* **What is being asked**: Copy out the lines of the records below, and only those lines, from the one with "Model this object" through the one with "STATIONS = 120", exactly as they appear.

* **Records to use**:
>>>

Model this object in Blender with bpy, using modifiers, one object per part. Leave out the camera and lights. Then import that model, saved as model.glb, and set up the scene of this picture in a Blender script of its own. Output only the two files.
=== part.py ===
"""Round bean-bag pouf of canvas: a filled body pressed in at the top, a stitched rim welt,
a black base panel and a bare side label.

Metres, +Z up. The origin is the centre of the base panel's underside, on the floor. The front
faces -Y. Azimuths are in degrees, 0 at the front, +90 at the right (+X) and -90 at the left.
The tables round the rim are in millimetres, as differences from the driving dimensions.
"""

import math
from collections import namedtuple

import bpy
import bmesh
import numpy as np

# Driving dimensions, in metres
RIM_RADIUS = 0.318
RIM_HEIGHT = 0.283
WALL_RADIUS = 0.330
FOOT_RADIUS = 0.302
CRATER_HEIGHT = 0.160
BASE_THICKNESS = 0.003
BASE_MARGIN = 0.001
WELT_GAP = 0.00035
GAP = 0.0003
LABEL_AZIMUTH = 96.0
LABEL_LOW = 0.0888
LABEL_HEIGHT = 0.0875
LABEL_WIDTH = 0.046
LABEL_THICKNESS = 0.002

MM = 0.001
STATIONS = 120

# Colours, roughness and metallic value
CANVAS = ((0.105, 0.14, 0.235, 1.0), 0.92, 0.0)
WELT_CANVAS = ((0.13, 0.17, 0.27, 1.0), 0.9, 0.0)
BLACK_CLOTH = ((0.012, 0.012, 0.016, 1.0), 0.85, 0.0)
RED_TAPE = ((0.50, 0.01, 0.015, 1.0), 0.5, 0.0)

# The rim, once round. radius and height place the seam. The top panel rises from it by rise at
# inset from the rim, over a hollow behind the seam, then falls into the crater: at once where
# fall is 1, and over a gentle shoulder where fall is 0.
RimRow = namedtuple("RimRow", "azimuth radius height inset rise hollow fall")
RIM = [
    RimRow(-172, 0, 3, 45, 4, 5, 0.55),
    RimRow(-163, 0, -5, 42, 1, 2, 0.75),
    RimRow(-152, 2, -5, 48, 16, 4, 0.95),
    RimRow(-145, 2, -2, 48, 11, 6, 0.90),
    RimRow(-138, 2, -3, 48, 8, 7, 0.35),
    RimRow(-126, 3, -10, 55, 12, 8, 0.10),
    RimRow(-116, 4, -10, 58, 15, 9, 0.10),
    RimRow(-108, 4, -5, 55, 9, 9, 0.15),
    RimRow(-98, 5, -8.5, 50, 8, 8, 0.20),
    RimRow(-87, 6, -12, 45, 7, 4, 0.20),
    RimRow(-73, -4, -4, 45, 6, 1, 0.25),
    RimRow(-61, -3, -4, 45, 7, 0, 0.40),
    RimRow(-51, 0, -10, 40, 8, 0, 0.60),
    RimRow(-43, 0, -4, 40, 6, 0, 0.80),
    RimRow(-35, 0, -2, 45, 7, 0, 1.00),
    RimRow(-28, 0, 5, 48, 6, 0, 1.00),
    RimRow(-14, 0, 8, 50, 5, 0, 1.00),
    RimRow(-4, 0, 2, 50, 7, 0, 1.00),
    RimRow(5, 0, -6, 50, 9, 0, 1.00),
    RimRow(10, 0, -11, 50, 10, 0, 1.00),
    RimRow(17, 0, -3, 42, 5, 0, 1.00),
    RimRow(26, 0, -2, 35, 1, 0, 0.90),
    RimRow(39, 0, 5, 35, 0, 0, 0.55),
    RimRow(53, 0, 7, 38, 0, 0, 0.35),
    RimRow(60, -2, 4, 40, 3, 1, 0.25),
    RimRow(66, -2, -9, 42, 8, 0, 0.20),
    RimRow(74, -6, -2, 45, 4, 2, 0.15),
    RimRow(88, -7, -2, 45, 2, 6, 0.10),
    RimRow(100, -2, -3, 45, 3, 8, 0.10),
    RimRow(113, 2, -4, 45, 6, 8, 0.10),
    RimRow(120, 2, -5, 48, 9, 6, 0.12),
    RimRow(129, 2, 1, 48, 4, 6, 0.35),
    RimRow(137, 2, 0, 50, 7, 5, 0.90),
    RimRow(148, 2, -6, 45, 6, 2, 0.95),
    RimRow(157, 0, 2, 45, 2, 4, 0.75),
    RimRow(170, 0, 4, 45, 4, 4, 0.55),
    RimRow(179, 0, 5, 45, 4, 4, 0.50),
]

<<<
>>>

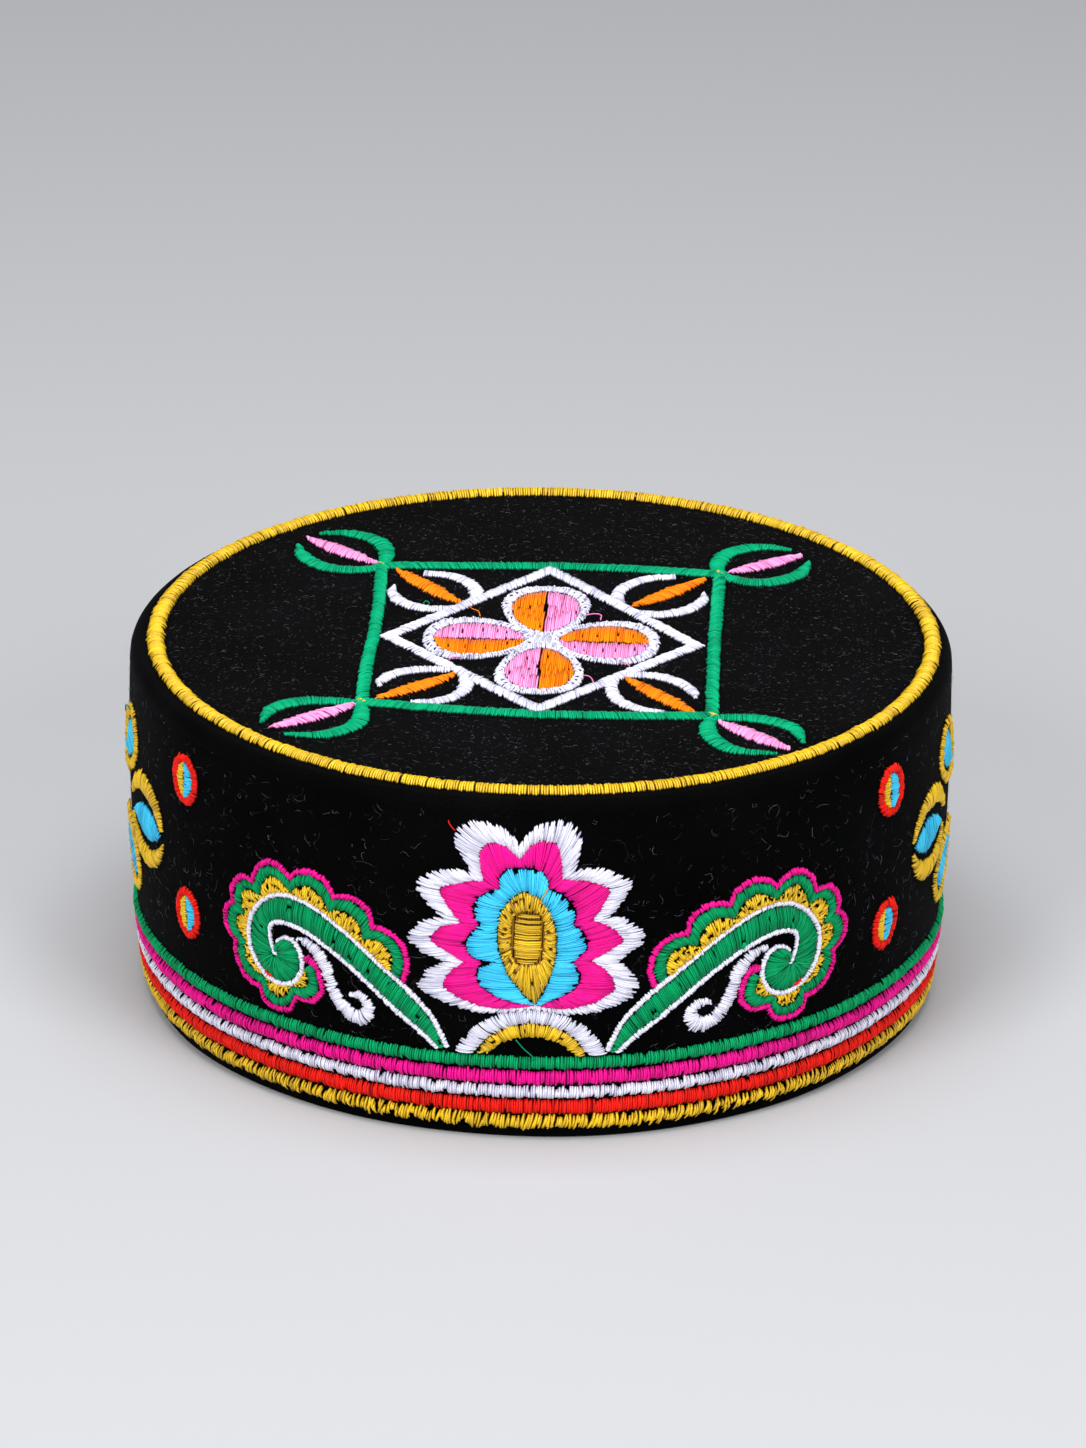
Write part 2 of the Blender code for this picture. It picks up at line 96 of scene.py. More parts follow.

<<<

* **Task response**:
Model this object in Blender with bpy, using modifiers, one object per part. Leave out the camera and lights. Then import that model, saved as model.glb, and set up the scene of this picture in a Blender script of its own. Output only the two files.
=== part.py ===
"""Round bean-bag pouf of canvas: a filled body pressed in at the top, a stitched rim welt,
a black base panel and a bare side label.

Metres, +Z up. The origin is the centre of the base panel's underside, on the floor. The front
faces -Y. Azimuths are in degrees, 0 at the front, +90 at the right (+X) and -90 at the left.
The tables round the rim are in millimetres, as differences from the driving dimensions.
"""

import math
from collections import namedtuple

import bpy
import bmesh
import numpy as np

# Driving dimensions, in metres
RIM_RADIUS = 0.318
RIM_HEIGHT = 0.283
WALL_RADIUS = 0.330
FOOT_RADIUS = 0.302
CRATER_HEIGHT = 0.160
BASE_THICKNESS = 0.003
BASE_MARGIN = 0.001
WELT_GAP = 0.00035
GAP = 0.0003
LABEL_AZIMUTH = 96.0
LABEL_LOW = 0.0888
LABEL_HEIGHT = 0.0875
LABEL_WIDTH = 0.046
LABEL_THICKNESS = 0.002

MM = 0.001
STATIONS = 120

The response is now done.